### WHAT YOU ARE ASKED TO DO
Going from the top of the data below, give again each line through the one containing "UP = V(0, 0, 1)", both ends kept.
--- START SUPPLIED DATA ---
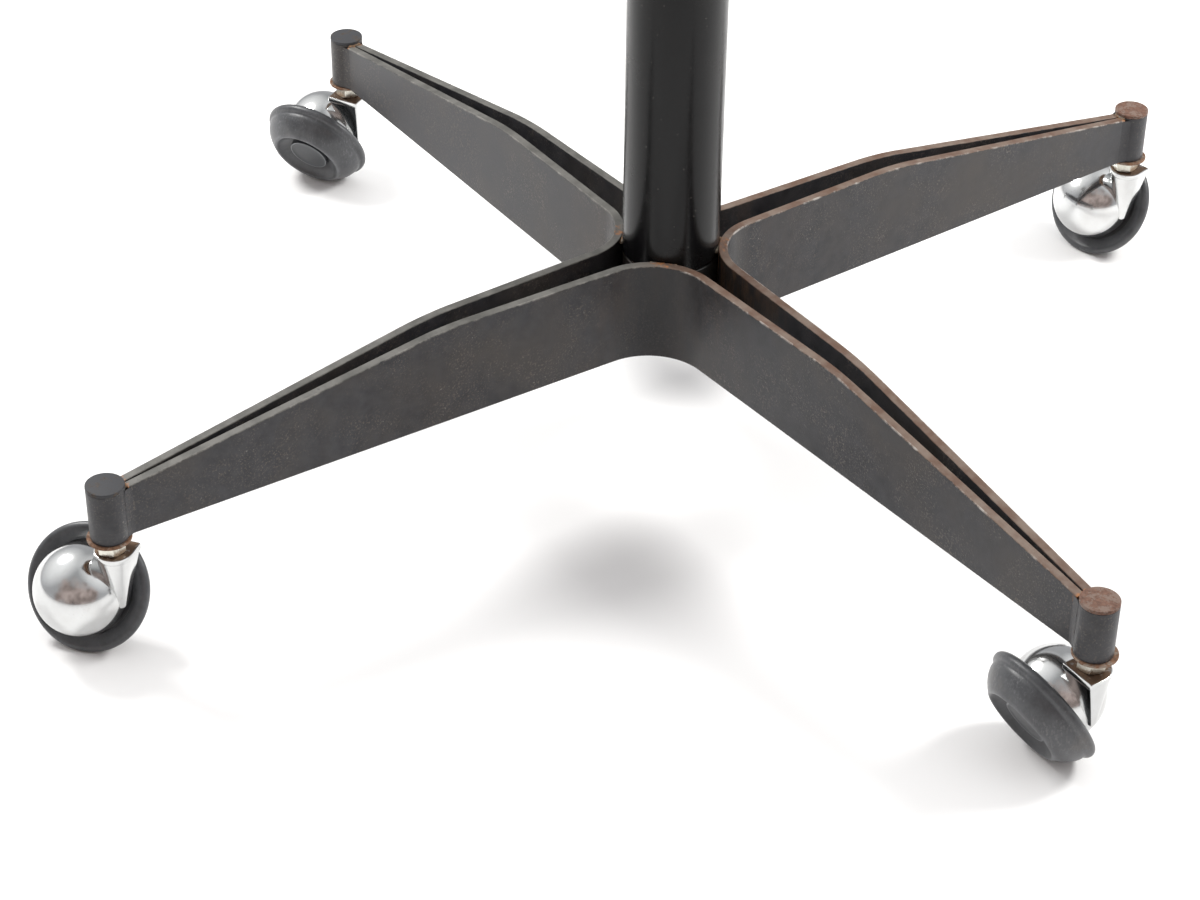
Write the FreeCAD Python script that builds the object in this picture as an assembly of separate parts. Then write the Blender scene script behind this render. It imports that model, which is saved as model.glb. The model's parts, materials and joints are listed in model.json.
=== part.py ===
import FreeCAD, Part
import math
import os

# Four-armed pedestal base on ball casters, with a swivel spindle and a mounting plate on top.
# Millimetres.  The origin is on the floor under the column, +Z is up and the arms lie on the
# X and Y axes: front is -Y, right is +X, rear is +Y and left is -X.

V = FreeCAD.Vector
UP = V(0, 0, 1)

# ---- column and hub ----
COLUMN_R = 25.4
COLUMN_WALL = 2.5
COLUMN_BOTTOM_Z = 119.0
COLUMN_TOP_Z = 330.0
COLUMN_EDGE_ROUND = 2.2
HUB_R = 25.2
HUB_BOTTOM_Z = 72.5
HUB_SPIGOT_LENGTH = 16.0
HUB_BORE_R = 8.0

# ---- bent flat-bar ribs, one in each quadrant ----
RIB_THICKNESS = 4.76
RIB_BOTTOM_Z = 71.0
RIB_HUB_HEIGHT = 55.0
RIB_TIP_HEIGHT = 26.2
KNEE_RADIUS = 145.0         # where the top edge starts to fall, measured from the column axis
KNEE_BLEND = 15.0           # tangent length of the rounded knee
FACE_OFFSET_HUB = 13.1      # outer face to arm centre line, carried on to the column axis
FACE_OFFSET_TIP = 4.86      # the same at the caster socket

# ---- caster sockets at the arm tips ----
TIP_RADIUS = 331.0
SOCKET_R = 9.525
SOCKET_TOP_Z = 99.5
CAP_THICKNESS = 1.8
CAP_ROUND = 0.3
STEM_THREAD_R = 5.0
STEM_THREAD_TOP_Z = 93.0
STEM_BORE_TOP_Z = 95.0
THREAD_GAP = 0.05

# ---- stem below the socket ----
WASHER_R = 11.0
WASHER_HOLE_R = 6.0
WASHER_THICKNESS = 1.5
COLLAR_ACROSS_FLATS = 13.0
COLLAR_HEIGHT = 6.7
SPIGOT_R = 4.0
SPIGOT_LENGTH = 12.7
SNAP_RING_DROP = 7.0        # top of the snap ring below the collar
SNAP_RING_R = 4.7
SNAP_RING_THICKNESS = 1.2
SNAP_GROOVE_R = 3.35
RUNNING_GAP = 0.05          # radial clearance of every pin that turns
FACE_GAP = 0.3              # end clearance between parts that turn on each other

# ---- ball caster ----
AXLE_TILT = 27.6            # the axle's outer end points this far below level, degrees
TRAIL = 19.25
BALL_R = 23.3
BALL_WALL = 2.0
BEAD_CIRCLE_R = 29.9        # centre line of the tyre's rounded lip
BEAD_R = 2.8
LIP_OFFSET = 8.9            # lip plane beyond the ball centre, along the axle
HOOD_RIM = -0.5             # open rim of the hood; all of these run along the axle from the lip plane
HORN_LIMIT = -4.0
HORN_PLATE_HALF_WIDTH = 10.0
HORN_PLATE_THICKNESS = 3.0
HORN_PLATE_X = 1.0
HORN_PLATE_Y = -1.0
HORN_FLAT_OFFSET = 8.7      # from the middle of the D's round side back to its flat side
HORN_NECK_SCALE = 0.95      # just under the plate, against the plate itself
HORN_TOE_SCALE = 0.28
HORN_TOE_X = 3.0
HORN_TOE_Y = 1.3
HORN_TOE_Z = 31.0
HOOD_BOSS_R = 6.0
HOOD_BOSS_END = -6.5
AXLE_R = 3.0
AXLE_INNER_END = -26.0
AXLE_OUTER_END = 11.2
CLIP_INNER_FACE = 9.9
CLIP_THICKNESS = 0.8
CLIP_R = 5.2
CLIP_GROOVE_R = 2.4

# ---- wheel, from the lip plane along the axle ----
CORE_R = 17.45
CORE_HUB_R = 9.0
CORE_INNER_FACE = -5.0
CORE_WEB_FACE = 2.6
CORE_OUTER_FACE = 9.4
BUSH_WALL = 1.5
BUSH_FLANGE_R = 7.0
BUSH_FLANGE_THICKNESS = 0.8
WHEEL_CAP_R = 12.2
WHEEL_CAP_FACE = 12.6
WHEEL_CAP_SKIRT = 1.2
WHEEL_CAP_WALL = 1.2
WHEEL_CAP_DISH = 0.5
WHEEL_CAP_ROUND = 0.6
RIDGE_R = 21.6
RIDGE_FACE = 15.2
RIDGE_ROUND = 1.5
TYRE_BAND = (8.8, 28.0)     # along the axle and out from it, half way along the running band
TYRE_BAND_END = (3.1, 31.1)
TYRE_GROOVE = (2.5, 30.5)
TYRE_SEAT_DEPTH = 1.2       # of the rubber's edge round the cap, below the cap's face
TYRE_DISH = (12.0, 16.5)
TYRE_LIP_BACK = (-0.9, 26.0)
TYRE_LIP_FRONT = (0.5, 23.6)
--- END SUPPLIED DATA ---
### ANSWER FOR THE TASK
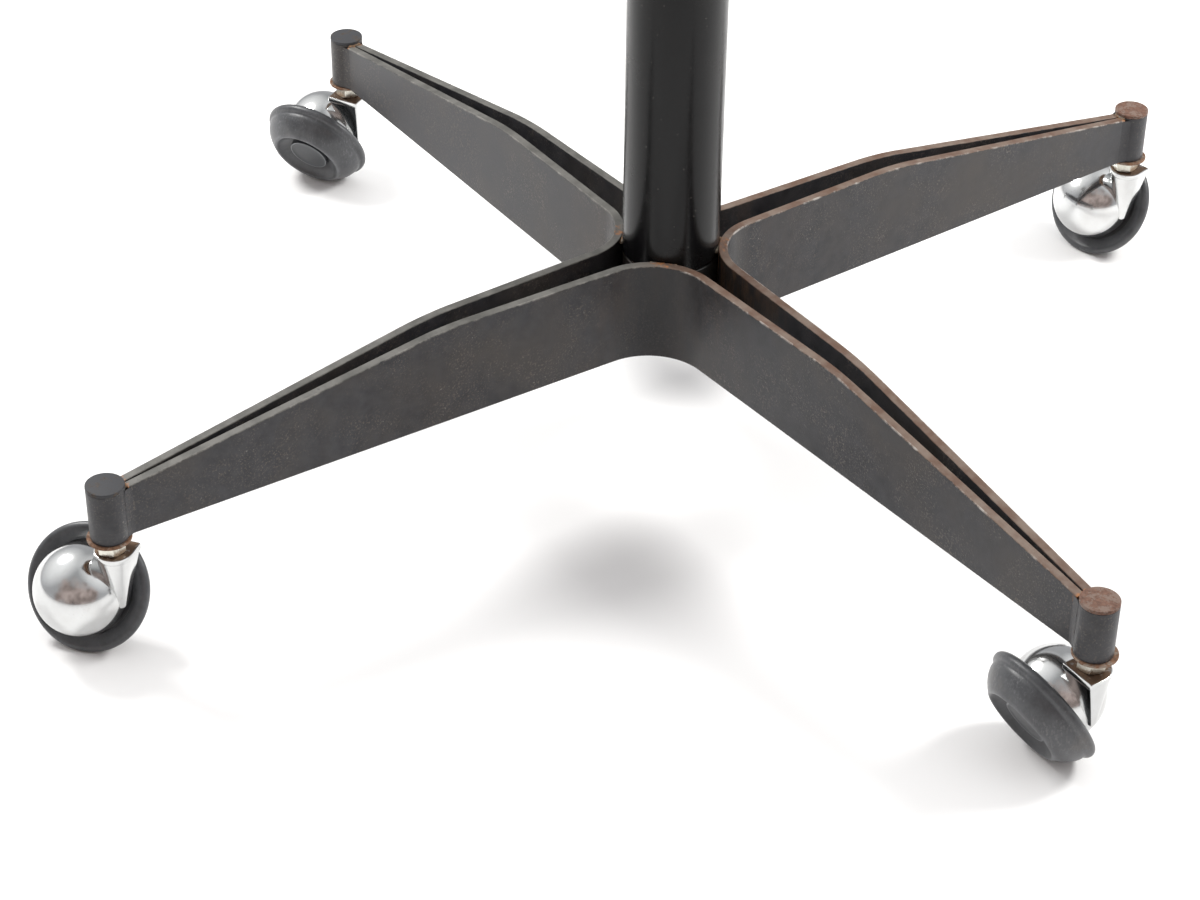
Write the FreeCAD Python script that builds the object in this picture as an assembly of separate parts. Then write the Blender scene script behind this render. It imports that model, which is saved as model.glb. The model's parts, materials and joints are listed in model.json.
=== part.py ===
import FreeCAD, Part
import math
import os

# Four-armed pedestal base on ball casters, with a swivel spindle and a mounting plate on top.
# Millimetres.  The origin is on the floor under the column, +Z is up and the arms lie on the
# X and Y axes: front is -Y, right is +X, rear is +Y and left is -X.

V = FreeCAD.Vector
UP = V(0, 0, 1)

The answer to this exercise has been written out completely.